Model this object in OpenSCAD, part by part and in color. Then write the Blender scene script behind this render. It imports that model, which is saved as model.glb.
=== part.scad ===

○ ○ ○ ○

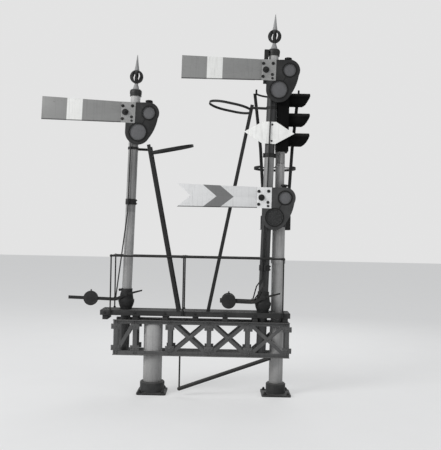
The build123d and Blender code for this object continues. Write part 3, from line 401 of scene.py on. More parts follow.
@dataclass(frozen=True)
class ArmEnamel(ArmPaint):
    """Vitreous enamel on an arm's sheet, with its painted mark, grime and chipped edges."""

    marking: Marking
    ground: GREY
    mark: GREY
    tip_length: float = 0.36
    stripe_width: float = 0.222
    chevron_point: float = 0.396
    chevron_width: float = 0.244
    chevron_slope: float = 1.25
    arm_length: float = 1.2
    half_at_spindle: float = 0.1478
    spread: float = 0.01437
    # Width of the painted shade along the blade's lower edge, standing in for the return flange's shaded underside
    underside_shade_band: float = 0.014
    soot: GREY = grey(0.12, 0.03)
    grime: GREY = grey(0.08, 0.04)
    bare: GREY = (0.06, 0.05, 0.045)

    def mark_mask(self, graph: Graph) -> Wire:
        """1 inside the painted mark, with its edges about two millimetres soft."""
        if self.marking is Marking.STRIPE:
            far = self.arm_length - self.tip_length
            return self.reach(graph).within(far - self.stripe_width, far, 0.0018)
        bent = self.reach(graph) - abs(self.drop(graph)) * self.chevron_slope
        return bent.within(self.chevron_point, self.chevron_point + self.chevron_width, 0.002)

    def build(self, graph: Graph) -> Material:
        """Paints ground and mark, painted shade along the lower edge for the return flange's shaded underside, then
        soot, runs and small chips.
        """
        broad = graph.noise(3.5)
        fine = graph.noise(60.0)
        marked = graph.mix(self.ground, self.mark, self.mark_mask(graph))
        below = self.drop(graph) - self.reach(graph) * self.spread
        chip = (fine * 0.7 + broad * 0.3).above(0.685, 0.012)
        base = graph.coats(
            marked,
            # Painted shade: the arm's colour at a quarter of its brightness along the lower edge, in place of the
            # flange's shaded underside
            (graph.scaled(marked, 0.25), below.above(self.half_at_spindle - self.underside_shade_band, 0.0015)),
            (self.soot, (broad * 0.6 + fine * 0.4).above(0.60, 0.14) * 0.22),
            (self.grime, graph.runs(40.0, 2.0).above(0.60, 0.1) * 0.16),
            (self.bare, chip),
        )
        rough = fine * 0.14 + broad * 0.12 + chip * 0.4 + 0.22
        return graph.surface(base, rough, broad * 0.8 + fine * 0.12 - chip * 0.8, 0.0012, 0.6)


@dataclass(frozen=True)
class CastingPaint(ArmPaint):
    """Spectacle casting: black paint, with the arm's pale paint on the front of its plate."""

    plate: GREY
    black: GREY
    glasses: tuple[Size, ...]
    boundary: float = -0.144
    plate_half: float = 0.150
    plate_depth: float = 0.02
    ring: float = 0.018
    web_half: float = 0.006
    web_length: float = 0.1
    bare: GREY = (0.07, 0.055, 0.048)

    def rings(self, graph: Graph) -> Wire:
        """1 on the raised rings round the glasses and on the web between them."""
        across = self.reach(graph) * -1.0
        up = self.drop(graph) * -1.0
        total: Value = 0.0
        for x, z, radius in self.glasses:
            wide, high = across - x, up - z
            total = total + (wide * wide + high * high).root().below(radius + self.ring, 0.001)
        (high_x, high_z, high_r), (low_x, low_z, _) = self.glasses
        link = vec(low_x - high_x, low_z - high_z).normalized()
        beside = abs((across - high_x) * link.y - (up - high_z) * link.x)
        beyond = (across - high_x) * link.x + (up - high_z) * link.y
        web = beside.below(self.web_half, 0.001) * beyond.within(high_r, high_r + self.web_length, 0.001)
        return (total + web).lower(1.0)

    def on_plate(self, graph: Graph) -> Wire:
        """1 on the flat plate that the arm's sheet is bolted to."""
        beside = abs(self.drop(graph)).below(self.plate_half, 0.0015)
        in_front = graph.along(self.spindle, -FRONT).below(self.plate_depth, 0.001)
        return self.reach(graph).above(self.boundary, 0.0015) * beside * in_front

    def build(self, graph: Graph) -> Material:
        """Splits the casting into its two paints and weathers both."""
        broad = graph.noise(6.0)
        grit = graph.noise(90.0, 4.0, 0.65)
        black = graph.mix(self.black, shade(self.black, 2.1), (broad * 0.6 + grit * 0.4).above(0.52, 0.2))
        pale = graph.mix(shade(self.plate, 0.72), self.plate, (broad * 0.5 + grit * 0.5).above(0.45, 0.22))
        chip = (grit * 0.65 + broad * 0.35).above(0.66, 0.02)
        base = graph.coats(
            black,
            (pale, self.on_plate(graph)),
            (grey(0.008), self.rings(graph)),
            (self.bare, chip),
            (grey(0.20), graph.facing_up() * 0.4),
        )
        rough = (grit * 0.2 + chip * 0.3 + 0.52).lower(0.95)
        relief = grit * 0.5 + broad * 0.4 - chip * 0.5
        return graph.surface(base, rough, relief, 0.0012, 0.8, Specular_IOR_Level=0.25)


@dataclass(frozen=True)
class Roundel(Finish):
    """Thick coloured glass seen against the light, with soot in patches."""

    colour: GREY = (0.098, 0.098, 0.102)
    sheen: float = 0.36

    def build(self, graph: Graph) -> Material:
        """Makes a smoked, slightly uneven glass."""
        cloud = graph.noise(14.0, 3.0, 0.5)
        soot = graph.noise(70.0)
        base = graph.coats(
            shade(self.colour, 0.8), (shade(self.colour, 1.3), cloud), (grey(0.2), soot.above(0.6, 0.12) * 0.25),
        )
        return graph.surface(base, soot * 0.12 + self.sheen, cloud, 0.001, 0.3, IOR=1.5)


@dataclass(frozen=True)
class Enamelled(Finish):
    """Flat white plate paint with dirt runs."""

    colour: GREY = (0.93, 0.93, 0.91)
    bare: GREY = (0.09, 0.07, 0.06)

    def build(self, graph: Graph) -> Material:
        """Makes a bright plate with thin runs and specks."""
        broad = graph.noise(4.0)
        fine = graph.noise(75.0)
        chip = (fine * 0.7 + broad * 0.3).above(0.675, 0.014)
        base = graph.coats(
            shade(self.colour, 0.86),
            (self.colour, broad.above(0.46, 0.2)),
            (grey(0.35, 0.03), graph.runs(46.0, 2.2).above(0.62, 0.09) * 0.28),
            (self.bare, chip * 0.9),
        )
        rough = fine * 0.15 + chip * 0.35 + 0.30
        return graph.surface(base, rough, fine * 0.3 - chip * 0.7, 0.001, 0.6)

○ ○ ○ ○

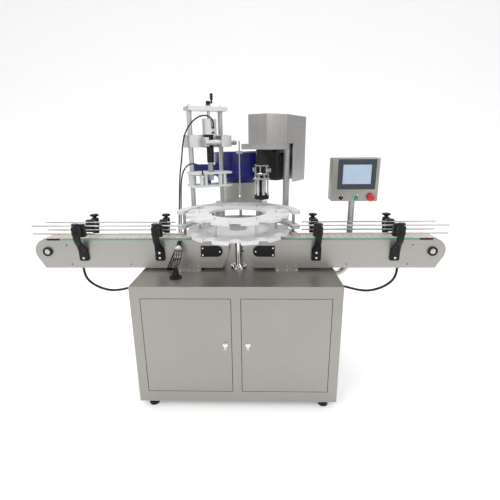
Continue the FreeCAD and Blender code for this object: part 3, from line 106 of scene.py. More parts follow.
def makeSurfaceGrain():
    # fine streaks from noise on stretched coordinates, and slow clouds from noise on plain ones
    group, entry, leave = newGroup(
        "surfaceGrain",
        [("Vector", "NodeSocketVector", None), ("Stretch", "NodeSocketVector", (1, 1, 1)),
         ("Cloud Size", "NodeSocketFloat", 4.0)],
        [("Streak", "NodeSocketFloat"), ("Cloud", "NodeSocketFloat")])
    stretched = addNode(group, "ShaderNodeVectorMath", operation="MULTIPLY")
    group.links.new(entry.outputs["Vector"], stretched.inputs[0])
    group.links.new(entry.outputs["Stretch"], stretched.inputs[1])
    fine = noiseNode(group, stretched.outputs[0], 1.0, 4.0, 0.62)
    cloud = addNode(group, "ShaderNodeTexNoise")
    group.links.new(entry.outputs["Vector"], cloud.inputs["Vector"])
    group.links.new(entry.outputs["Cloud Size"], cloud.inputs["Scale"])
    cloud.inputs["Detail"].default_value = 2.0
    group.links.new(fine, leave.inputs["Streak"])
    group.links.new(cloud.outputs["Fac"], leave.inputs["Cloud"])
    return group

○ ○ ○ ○

Exercise:
Copy out every line with the word "parts".

Complete response:
The build123d and Blender code for this object continues. Write part 3, from line 401 of scene.py on. More parts follow.
Continue the FreeCAD and Blender code for this object: part 3, from line 106 of scene.py. More parts follow.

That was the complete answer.